Continuing a partnership with the School of Medicine that was forged more than 30 years ago, the Bristol-Myers Squibb Co. has renewed its fellowship support for graduate students in the Combined Program in the Biological and Biomedical Sciences at Yale.

The Combined Program, commonly known as the BBS Program, has transformed the university’s graduate education in the life sciences since its inception in 1996. At that time, Bristol-Myers Squibb (BMS) made a substantial, multiyear gift that contributed decisively to both the initial success of the BBS Program and its long-term effectiveness.

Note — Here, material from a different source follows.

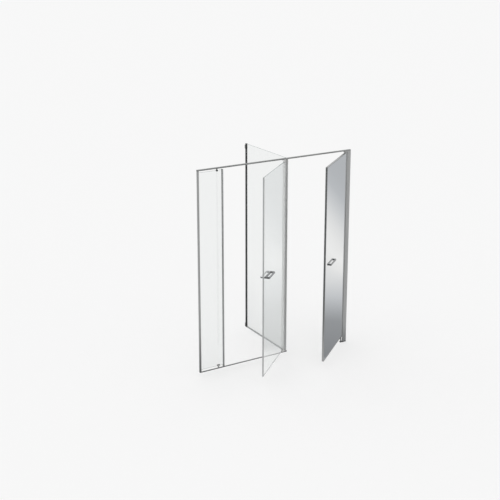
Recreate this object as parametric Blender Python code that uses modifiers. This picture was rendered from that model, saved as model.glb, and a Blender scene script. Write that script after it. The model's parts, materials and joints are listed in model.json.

Directed by Lynn Cooley, Ph.D., professor of genetics and cell biology, the program spans faculty and laboratories in both the School of Medicine and on Science Hill, where the life sciences departments of Yale’s Graduate School of Arts and Sciences are located. Underpinning the program is the conviction that educational structures should reflect the increasingly fluid, interdisciplinary nature of biological science. Students select an area of study—such as immunology or neuroscience—but they choose courses and lab work in numerous departments which together comprise more than 285 faculty.

For Tomomi Tsubouchi, a member of the BBS Class of 2005, the final year of the program has been a heady experience. Tsubouchi uses yeast to study the basic mechanism of cell division known as meiosis, and she recently observed a chromosomal process that had never been seen since meiosis was discovered in the 1880s. This May, Tsubouchi and her mentor, G. Shirleen Roeder, Ph.D., Eugene Higgins Professor of Molecular, Cellular and Developmental Biology, published the findings in the journal Science.

Tsubouchi says that the BBS program has broadened her scientific horizons. “I hope that what I do will affect medicine in some way,” she says, “so I’m glad that BBS has combined biology and medicine in one big program.”

Bristol-Myers Squibb’s support for the BBS Program is part of a broader collaboration with Yale to advance shared educational objectives. For example, the Yale/Bristol-Myers Squibb Educational Alliance— also set up in 1996—has enabled Yale graduate students to gain exposure to private-sector biomedical research through summer rotations at BMS’ research and development campus in nearby Wallingford, Conn.

For more than three decades, BMS—or Bristol-Myers, as the company was known prior to its 1990 merger with Squibb—has encouraged Yale education and research in genetics, therapeutics for cancer and HIV and perinatal medicine. Most recently, the School of Nursing’s Program for the Advancement of Chronic Wound Care, an effort to devise clinical “best practices” for wound treatment, got under way in 2002 with support from the BMS Foundation and BMS’s ConvaTec unit. And with the guidance of Michael H. Merson, M.D., the Anna M.R. Lauder Professor of Public Health, the foundation has recruited Yale experts to evaluate the effectiveness of its Secure the Future initiative, which supports community-based initiatives in Southern and West Africa aimed at stemming the AIDS pandemic.

Last September, Dean Robert J. Alpern M.D., and Yale University President Richard C. Levin hosted BMS Chairman and CEO Peter R. Dolan, M.B.A., and other senior executives at a celebration of the alliance and other collaborations between BMS and Yale. Alpern and Dolan joined John Damonti, president of the BMS Foundation, and Francis Cuss, M.D., BMS senior vice president for drug discovery, for an unveiling ceremony in Sterling Hall of Medicine, where a permanent plaque now honors the company’s extraordinary contributions to medical research and education at Yale.

“When you think about the history of this collaboration, it is truly impressive,” says Levin. “It helped shape the direction and range of intellectual activity at the School of Medicine.” For his part, BMS’ Dolan offers a succinct assessment of the company’s long relationship with Yale: “We are all better off.”